Count how many lines contain "Blender" and reply with that number only.

↓↓↓

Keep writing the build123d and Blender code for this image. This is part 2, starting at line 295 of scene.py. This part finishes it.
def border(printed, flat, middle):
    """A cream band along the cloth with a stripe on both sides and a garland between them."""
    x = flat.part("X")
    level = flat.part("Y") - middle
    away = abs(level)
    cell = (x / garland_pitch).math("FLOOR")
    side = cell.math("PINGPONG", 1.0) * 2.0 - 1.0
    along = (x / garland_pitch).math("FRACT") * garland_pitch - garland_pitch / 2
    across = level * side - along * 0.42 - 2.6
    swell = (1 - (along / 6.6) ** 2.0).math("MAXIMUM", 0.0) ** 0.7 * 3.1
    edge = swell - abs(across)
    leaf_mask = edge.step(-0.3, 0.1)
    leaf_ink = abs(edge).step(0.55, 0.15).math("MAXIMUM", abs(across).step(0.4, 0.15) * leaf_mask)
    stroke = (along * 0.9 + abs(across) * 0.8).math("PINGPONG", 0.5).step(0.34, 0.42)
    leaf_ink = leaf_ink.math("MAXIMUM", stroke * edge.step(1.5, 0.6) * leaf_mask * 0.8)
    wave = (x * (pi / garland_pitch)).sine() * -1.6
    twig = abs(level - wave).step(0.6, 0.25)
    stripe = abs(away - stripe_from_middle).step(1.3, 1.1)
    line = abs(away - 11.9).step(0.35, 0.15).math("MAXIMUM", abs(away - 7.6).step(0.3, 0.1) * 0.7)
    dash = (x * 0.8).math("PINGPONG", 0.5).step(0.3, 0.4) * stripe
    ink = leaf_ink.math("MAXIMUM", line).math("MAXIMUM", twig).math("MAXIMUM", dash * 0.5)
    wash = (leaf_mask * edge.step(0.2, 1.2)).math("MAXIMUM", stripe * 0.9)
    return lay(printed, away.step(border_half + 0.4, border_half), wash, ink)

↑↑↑
↓↓↓

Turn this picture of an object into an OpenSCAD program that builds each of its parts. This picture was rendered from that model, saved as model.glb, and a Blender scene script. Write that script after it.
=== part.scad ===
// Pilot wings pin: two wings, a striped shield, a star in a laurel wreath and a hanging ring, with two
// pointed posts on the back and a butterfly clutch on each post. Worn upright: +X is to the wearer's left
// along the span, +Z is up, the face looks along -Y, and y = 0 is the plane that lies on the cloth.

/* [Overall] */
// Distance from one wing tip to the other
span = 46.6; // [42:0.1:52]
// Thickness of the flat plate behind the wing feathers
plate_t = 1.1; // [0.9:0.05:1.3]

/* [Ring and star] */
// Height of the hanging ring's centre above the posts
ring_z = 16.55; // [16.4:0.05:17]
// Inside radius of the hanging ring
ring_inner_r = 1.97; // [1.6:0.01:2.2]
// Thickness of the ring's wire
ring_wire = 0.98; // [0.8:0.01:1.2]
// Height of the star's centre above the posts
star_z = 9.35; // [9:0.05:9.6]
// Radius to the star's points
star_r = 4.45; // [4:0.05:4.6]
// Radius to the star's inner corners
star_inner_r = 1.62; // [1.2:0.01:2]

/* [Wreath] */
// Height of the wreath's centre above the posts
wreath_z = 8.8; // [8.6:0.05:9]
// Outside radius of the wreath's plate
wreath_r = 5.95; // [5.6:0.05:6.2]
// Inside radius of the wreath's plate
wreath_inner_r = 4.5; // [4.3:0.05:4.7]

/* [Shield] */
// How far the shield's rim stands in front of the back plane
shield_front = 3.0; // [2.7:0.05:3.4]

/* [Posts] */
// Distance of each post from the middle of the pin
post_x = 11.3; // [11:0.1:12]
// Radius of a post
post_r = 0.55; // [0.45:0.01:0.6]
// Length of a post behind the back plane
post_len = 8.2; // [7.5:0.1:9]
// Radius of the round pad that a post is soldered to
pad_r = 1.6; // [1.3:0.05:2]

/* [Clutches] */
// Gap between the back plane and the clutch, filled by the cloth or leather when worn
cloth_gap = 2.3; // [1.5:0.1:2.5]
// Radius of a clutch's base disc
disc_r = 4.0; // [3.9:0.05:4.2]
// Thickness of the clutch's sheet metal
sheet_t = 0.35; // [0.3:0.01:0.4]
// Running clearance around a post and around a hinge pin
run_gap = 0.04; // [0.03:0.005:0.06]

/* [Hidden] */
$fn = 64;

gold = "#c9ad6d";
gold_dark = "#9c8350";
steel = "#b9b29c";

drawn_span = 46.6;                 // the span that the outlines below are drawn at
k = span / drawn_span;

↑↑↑
↓↓↓

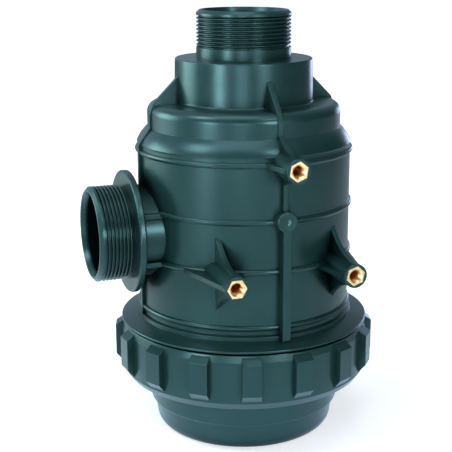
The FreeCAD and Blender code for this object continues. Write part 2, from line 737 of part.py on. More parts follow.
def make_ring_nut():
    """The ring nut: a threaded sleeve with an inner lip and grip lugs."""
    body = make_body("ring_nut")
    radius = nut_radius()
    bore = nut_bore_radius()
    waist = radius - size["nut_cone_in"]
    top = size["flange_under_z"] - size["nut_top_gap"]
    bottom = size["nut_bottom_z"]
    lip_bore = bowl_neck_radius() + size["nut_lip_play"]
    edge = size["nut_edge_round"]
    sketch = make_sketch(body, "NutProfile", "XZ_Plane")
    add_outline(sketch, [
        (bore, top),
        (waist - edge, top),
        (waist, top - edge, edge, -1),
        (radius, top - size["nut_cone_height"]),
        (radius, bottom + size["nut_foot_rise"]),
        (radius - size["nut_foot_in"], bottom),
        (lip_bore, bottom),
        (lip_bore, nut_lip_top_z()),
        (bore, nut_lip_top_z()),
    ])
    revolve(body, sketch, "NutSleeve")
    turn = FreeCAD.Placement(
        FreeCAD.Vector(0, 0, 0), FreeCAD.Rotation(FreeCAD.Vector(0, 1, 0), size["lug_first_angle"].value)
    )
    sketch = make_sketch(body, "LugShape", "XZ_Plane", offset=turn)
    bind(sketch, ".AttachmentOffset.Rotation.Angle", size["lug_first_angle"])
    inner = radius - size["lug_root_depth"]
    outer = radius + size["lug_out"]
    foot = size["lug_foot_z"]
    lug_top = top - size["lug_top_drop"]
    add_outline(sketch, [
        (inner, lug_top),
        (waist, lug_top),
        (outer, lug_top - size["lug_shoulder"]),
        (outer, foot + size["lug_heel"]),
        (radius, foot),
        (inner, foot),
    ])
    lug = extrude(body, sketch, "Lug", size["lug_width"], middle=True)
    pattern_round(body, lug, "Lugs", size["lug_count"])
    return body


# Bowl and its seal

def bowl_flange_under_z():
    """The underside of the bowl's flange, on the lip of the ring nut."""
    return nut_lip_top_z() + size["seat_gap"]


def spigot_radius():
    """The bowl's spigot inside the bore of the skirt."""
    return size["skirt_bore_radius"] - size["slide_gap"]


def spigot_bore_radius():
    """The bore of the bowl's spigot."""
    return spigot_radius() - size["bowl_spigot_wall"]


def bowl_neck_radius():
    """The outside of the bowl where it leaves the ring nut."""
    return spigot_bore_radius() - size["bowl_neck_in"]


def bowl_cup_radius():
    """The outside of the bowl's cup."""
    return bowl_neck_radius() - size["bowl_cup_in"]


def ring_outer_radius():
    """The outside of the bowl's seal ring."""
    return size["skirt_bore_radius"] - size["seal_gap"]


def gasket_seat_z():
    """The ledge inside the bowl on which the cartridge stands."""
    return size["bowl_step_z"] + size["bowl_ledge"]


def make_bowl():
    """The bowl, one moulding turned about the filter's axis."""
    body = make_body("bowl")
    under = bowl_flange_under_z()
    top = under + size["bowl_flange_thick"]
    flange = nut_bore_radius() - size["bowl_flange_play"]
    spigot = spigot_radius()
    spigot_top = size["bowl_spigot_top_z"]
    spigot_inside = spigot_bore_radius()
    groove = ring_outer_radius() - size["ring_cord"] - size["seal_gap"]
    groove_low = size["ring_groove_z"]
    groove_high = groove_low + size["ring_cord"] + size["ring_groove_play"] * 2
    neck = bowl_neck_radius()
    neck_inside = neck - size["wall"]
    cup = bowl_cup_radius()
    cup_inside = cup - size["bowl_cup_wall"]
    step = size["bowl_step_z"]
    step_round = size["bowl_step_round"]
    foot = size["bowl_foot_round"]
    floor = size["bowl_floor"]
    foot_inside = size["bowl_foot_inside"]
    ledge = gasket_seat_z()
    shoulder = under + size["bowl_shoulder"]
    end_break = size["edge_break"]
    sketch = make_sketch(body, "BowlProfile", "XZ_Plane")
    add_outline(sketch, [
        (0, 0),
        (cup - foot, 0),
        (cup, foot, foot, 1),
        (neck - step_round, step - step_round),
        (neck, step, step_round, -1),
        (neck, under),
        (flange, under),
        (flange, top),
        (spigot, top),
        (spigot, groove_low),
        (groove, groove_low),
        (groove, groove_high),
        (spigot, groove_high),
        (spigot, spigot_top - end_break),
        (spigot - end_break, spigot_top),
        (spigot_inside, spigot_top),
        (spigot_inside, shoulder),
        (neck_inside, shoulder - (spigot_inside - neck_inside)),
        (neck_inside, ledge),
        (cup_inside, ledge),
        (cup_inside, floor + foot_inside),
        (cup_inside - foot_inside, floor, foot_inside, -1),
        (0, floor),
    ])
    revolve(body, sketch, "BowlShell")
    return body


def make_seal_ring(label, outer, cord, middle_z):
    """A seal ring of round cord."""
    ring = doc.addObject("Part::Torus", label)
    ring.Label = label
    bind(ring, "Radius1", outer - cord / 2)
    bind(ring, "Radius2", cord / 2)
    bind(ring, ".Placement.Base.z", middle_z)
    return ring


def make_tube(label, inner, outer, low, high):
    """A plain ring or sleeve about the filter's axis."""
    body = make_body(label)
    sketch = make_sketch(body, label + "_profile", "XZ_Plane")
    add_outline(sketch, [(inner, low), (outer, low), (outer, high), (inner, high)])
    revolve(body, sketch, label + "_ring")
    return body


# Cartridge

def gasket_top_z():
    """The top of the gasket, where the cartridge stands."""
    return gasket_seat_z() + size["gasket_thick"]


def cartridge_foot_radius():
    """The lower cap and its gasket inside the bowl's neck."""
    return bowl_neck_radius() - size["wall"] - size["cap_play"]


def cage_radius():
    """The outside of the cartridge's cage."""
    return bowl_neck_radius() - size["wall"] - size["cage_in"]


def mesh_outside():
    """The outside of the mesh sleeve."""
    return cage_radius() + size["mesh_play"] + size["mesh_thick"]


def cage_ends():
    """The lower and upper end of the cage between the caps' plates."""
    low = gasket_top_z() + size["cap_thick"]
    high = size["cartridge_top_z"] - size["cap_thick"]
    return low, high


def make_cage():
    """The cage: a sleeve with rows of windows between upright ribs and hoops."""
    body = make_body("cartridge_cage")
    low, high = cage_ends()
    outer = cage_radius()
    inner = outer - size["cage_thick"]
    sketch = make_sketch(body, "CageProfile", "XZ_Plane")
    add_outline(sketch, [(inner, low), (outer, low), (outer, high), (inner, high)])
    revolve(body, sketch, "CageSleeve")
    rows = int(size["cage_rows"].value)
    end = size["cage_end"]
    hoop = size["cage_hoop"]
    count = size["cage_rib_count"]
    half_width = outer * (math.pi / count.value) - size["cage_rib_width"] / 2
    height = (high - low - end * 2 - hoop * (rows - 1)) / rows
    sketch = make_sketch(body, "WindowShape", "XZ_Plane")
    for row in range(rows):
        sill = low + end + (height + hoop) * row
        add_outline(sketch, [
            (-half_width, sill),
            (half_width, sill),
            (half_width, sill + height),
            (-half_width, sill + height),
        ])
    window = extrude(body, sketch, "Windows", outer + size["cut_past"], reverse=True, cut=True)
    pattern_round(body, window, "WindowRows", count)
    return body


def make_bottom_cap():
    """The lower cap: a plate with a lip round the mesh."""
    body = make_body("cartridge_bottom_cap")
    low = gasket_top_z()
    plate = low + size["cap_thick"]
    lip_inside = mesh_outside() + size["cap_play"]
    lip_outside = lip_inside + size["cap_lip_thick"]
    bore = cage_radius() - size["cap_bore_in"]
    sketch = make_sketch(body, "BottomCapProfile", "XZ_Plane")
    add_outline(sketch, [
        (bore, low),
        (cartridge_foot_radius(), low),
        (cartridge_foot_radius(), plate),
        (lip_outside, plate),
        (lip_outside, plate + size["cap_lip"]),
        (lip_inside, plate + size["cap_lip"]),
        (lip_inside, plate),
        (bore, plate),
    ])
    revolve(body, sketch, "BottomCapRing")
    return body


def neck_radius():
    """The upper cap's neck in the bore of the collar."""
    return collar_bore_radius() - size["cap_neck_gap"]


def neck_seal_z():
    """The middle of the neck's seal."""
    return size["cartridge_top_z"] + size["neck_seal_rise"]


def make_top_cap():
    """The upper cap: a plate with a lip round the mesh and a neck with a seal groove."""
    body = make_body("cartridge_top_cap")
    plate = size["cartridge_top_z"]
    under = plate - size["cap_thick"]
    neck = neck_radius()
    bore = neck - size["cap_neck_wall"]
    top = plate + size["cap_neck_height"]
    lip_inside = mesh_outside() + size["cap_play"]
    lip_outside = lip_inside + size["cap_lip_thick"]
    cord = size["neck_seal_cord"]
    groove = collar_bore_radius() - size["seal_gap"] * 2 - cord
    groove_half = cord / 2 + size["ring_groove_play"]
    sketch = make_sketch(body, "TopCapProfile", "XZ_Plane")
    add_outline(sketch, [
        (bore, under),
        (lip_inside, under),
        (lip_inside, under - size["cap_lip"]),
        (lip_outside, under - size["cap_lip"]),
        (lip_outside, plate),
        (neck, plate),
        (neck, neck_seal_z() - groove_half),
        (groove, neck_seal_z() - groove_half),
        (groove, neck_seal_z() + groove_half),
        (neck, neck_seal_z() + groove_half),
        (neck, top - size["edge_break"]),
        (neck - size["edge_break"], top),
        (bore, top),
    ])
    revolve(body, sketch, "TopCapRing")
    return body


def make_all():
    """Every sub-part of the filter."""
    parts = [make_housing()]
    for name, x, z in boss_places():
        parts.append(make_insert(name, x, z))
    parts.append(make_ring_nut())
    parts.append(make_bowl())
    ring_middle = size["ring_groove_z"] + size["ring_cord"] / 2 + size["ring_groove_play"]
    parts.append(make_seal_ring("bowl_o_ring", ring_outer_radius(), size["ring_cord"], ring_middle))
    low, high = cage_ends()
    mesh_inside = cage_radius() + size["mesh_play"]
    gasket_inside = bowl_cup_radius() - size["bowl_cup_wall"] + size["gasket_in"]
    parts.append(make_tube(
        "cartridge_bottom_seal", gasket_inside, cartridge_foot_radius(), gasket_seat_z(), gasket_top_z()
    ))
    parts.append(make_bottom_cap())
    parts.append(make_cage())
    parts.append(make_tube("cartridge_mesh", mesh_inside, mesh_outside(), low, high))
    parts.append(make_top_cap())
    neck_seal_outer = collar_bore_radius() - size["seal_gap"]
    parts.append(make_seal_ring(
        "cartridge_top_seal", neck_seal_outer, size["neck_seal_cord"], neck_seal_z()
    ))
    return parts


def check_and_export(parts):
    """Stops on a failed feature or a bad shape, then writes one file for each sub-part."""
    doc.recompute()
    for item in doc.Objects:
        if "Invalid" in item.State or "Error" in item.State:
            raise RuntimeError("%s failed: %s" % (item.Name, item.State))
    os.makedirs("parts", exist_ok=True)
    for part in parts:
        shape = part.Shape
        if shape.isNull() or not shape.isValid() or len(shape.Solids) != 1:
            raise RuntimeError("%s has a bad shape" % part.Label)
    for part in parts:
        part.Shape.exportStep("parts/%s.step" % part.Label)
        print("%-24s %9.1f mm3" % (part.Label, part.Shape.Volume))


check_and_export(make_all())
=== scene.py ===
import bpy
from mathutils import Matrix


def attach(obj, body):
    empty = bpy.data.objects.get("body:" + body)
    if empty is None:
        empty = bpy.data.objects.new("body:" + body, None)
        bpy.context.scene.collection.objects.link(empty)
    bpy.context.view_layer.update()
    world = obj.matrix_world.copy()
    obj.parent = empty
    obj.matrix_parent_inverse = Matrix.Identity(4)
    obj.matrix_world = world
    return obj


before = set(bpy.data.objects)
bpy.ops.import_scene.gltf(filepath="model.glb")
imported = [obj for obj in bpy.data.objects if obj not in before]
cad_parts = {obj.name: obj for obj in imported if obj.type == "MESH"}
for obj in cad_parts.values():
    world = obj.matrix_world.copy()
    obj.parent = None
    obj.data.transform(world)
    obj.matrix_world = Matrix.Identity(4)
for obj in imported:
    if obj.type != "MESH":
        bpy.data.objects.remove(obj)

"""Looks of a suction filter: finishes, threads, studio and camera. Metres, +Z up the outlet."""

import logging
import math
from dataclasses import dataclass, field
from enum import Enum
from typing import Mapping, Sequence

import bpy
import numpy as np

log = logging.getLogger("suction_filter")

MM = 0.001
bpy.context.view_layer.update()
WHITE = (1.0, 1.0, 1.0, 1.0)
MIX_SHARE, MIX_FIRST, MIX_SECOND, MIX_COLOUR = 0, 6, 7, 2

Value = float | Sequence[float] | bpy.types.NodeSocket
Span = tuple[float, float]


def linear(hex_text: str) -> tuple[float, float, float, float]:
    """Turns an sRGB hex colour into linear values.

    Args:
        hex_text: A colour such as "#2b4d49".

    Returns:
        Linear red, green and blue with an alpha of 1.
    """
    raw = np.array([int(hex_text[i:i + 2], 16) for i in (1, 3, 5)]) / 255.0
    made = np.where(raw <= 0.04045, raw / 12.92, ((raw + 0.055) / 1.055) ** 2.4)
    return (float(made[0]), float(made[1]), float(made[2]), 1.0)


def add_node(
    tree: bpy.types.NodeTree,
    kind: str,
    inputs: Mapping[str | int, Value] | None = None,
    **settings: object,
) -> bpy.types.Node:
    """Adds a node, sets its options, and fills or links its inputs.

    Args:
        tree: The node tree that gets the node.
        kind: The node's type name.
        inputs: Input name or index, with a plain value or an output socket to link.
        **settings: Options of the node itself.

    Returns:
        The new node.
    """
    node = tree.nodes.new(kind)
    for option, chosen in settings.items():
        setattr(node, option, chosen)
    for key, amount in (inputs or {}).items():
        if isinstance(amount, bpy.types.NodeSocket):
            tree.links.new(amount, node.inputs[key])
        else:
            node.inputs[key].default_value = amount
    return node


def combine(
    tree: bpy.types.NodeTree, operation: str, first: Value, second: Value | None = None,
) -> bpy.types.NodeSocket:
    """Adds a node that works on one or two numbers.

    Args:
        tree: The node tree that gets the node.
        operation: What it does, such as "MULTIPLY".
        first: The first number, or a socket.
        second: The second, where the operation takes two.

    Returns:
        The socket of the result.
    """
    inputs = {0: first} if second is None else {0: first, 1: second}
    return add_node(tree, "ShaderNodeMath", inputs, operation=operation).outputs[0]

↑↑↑

Response below: 3